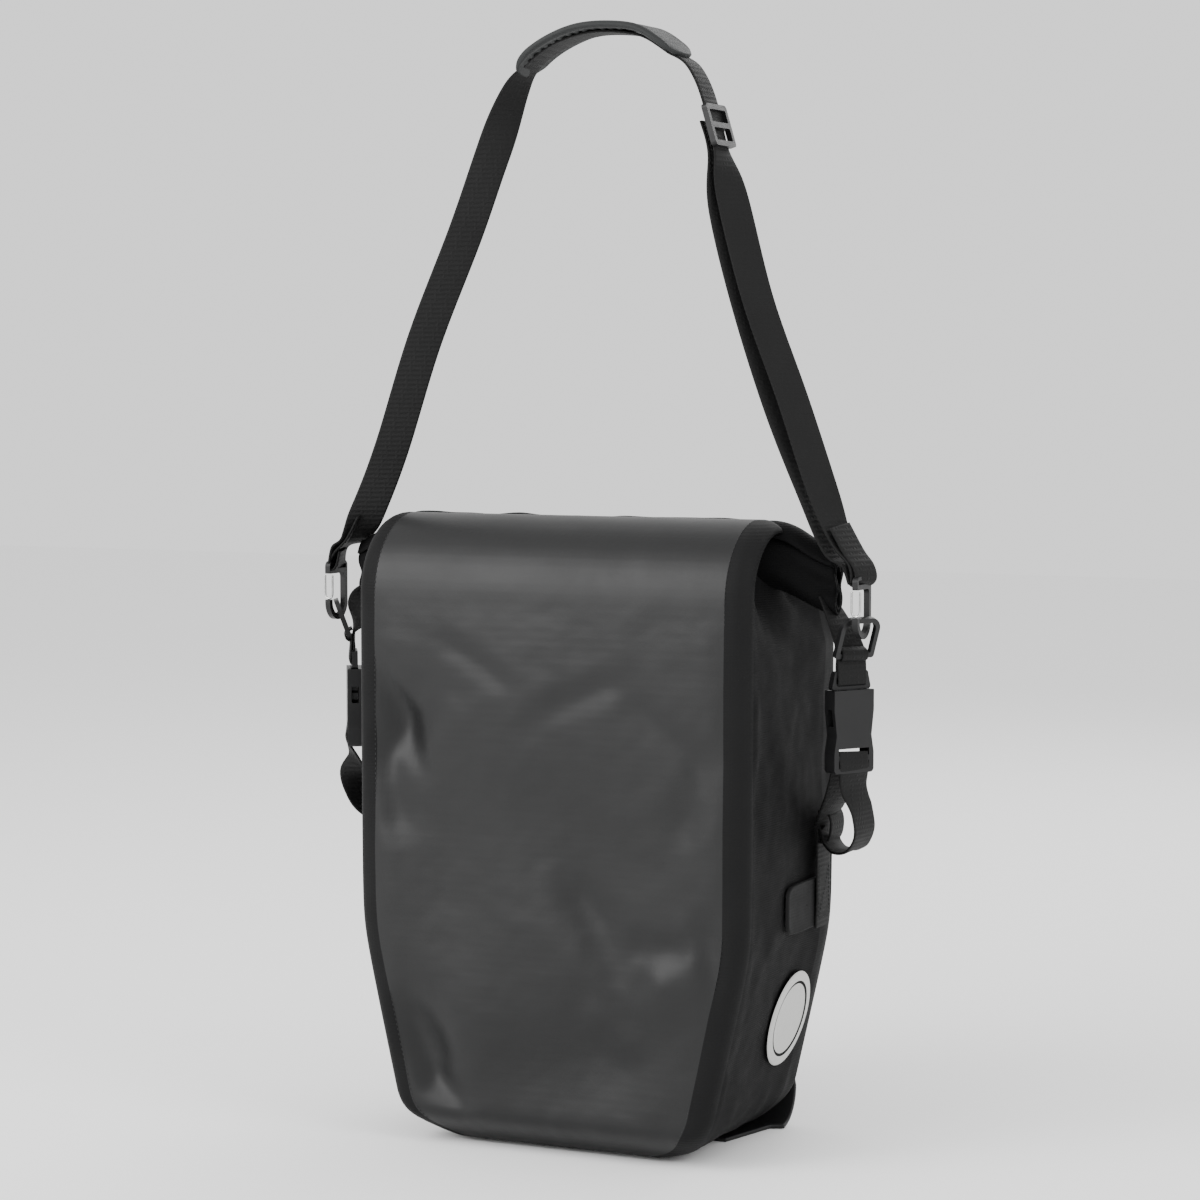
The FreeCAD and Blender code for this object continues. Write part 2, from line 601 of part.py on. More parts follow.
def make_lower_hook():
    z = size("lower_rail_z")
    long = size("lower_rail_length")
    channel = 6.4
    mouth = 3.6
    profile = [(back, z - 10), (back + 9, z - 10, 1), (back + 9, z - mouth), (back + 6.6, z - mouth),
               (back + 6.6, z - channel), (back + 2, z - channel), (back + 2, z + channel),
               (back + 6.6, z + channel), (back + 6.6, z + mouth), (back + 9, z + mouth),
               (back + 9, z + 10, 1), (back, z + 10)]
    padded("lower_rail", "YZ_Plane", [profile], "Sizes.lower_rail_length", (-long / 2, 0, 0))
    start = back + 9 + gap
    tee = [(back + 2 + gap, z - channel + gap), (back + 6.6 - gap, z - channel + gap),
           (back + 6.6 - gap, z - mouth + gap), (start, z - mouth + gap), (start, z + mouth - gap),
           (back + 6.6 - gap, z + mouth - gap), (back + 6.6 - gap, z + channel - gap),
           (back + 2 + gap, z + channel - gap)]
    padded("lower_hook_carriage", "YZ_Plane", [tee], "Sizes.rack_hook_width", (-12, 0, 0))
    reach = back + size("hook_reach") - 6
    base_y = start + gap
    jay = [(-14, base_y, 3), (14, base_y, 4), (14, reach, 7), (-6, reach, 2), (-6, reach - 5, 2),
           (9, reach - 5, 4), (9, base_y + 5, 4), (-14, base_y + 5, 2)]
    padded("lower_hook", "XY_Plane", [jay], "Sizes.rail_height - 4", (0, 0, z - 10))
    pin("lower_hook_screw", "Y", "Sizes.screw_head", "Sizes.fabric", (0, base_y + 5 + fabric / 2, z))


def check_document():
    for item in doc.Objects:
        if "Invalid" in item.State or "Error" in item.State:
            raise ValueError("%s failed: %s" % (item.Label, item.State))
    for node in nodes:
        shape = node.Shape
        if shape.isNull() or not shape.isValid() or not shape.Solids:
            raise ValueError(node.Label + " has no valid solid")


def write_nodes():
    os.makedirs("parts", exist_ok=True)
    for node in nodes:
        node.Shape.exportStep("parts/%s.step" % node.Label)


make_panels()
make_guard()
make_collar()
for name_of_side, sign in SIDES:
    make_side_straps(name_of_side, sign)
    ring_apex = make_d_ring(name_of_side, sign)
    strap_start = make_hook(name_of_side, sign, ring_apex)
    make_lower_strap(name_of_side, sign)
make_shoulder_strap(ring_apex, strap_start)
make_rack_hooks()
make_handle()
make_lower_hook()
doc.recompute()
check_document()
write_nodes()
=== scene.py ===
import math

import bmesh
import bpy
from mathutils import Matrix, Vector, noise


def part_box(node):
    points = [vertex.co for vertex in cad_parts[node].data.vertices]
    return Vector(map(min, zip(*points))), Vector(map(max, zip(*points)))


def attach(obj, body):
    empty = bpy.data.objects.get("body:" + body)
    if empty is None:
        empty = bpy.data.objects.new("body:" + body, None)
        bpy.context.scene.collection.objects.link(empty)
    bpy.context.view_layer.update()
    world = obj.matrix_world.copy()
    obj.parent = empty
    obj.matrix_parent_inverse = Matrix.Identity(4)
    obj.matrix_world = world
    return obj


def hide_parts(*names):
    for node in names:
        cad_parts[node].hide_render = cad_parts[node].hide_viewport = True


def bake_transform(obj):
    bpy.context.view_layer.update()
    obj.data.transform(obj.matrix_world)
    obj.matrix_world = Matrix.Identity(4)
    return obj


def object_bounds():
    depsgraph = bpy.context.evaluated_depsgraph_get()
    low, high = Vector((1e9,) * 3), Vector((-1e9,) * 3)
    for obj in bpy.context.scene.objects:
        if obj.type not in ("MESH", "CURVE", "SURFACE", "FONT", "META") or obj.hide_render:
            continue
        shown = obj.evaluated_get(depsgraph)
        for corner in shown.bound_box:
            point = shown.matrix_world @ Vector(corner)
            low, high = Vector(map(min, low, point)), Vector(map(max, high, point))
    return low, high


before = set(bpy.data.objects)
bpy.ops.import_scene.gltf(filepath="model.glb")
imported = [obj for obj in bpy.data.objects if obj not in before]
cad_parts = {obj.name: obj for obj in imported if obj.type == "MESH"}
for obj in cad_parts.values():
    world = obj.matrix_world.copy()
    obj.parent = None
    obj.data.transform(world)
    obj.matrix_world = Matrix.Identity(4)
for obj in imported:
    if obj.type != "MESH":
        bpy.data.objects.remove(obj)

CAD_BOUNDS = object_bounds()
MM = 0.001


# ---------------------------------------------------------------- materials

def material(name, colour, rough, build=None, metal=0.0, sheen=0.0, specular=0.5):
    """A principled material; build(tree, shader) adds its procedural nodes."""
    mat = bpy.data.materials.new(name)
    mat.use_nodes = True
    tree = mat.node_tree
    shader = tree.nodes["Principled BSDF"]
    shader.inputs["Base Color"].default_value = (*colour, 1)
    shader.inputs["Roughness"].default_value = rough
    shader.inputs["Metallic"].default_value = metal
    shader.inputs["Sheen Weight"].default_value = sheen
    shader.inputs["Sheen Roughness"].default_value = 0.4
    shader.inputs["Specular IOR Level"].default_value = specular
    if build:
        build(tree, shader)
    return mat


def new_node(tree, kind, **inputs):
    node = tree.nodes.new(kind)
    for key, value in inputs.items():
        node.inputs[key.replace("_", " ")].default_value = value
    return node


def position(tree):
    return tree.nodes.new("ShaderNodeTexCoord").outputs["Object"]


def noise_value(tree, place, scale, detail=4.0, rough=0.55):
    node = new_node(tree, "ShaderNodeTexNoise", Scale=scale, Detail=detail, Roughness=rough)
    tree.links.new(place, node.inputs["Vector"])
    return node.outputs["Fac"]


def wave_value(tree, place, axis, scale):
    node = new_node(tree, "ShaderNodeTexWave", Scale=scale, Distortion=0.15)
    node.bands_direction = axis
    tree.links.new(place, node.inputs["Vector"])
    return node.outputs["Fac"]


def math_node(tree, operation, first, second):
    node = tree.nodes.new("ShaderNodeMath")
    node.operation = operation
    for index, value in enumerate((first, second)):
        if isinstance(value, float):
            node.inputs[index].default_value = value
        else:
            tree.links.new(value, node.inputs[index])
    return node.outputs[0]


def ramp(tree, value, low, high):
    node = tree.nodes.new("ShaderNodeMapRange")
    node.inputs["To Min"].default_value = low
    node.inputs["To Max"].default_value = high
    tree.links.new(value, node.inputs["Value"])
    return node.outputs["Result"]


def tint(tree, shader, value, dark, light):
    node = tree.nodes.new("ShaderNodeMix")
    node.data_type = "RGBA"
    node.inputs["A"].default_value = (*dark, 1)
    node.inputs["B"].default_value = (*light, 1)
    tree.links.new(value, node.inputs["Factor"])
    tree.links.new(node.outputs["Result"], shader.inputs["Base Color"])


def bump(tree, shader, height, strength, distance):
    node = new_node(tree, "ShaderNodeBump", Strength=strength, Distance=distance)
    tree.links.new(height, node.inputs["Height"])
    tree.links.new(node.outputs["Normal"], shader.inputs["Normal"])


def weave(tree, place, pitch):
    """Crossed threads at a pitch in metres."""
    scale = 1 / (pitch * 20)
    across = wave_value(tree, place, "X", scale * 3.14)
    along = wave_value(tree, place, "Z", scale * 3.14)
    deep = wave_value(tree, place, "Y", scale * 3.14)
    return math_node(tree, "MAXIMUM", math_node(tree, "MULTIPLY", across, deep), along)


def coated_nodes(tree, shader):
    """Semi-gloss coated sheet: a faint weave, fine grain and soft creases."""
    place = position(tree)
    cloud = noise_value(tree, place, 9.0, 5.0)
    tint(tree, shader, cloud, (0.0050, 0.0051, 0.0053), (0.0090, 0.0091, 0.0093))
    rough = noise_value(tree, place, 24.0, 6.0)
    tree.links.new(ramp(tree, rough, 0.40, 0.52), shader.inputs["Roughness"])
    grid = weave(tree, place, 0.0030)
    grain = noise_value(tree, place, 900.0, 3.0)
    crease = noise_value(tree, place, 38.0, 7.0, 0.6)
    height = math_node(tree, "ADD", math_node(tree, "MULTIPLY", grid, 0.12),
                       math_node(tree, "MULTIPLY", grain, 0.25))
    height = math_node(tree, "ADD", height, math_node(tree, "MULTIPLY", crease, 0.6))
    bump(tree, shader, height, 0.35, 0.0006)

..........

Beginning with the line that contains "make_panels()" and ending with the line that contains "zip(*points))), Vector(map(max, zip(*points)))", repeat exactly those lines and no others.

[Solution to the exercise]:
make_panels()
make_guard()
make_collar()
for name_of_side, sign in SIDES:
    make_side_straps(name_of_side, sign)
    ring_apex = make_d_ring(name_of_side, sign)
    strap_start = make_hook(name_of_side, sign, ring_apex)
    make_lower_strap(name_of_side, sign)
make_shoulder_strap(ring_apex, strap_start)
make_rack_hooks()
make_handle()
make_lower_hook()
doc.recompute()
check_document()
write_nodes()
=== scene.py ===
import math

import bmesh
import bpy
from mathutils import Matrix, Vector, noise


def part_box(node):
    points = [vertex.co for vertex in cad_parts[node].data.vertices]
    return Vector(map(min, zip(*points))), Vector(map(max, zip(*points)))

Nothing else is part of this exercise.